What can help us save ourselves, our family, community, our kin, and our people in the times of tough censorship, pressure exerted on mass media and the repressions of opinion leaders? Turning to the lessons of the past, we understand that such a function can be performed by the spoken word that can enable us to share experiences that have the potential to get rooted in other people’s memories and thus – to become a myth, that is to claim, no matter how pretentious it may sound, for a chance for eternal life.

The project “The Art of (Not) Forgetting”, conceived in February 2021, reflects my desire to capture the memories of people who are now surviving the harsh traumatic historical period and witnessing with their own eyes things that, due to their exceptional emotional intensity, risk getting quickly distorted. The talks I had with 30 participants were captured in the texts of the memories they shared and the photographs I took of them while they were in the processes of forgetting and remembering.

The visual aspect has become part of the essentially text-centered project for one obvious reason. Having been engaged in photography and photo criticism for more than 10 years, a long time ago I realized that any conversation about this medium would be impossible without referring to the phenomenon of memory, to the endless paradoxes inherent in the coupling of the camera and the world: the oppositions of an elusive moment and our desire to preserve it; the purely personal opinion and constant claims for objectivity; the processes of remembering and forgetting. That is exactly why photography, as a tool and practice (of a photographer as a collector and a keeper of subjective imprints of reality) will always be critically important.

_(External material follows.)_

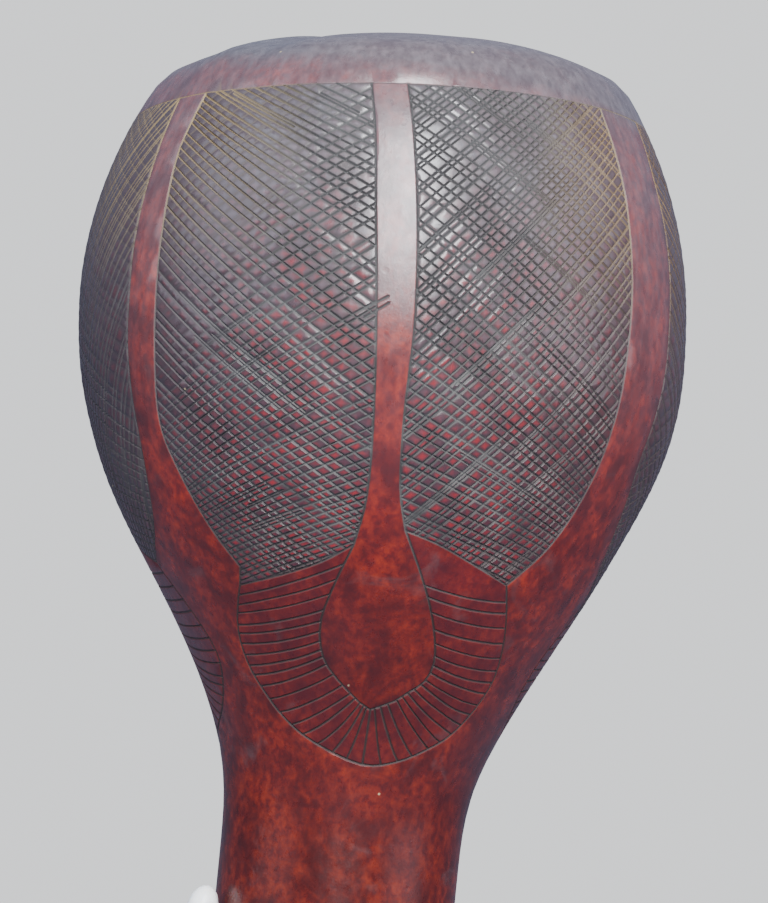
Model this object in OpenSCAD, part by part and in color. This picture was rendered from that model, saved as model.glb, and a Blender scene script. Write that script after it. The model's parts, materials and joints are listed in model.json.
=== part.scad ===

“The Art of (Not) Forgetting” – both as an exhibition and as a future photobook – is a collection of revelations that 30 people from Belarus, at the beginning of 2021, personally defined as the most painful (1) and the most resourceful ones (2). 60 stories about humiliation and happiness, death and love, shame and meaningful revelation. In these images, one can see faces of people who laugh or cry, shine with happiness or feel blocked by personal traumas, strive to forget or desperately try to remember. They are of different ages and professions, statuses and occupations. Their emotions would be preserved in the images I took, but the search for a way to present the material, in which memories could gain a greater resonance and power – at the level of the spoken word – remained relevant.
I came up with an answer to this question on June 1, 2021 in the village of Kaptaruny, where, as a part of “Chashcha” retreat, several dozens people got together - many of whom had taken part in “The Art of (not) Forgetting” earlier in winter. I felt it could be interesting to release 30 positive memories and try to give them space in the collective memory of our group – to actually give an additional impetus to the intention the holders of these recollections had been articulating before when they said they wanted to keep particular special moments in their memory forever. The anonymity of the stories added to the group effect – when choosing a piece of paper with the texts of a now nameless storyteller, we then read out aloud someone's sincere happy moments one by one in a circle. And while doing this, I think I could say each of us was searching and finding the resonance with our own lives, we felt emotionally connected with the anonymous memory holders and were really... making the recollections leave more solid traces. Not only by those who shared them but also by ourselves – those who listened and read.

Some participants later admitted in personal talks taking home, as special symbolic tokens, not only other people’s memories but also the very pieces of paper with the printed texts tied with red threads that one of the artists had brought to the forest. The fragile nameless fragments that their holders had previously feared to forget one day now found a new home and new guardians.

This collective act of remembering, the mutual exchange of one’s intimate thoughts with the Other, seemed worthy of attention as a symbolic practice in the space of power we are able to create ourselves. It appeared to be a practice I would like to propose to use with one’s families or in a company of the close ones, at the level of the whole country and the world. I would like us to turn to our past more often and not devaluate the wonderful moments we were lucky to experience. I would offer to perceive them as personal, very significant and precious treasures – still no less important for other people, too. We need to learn to share, to listen, to learn to be grateful and accept our, in fact very obvious, similarities.

As 30 happy memories that were voiced out in the building of the summer Kaptaruny theater showed, in our desire to remember the beautiful, we did not go so far from each other and, as the first participant of “The Art (not) Forgetting” project said, all the brooks that at first glance might look very fragile and small in reality are a part of one big strong river. We are able to take care of ourselves and we are able to remember who we really are.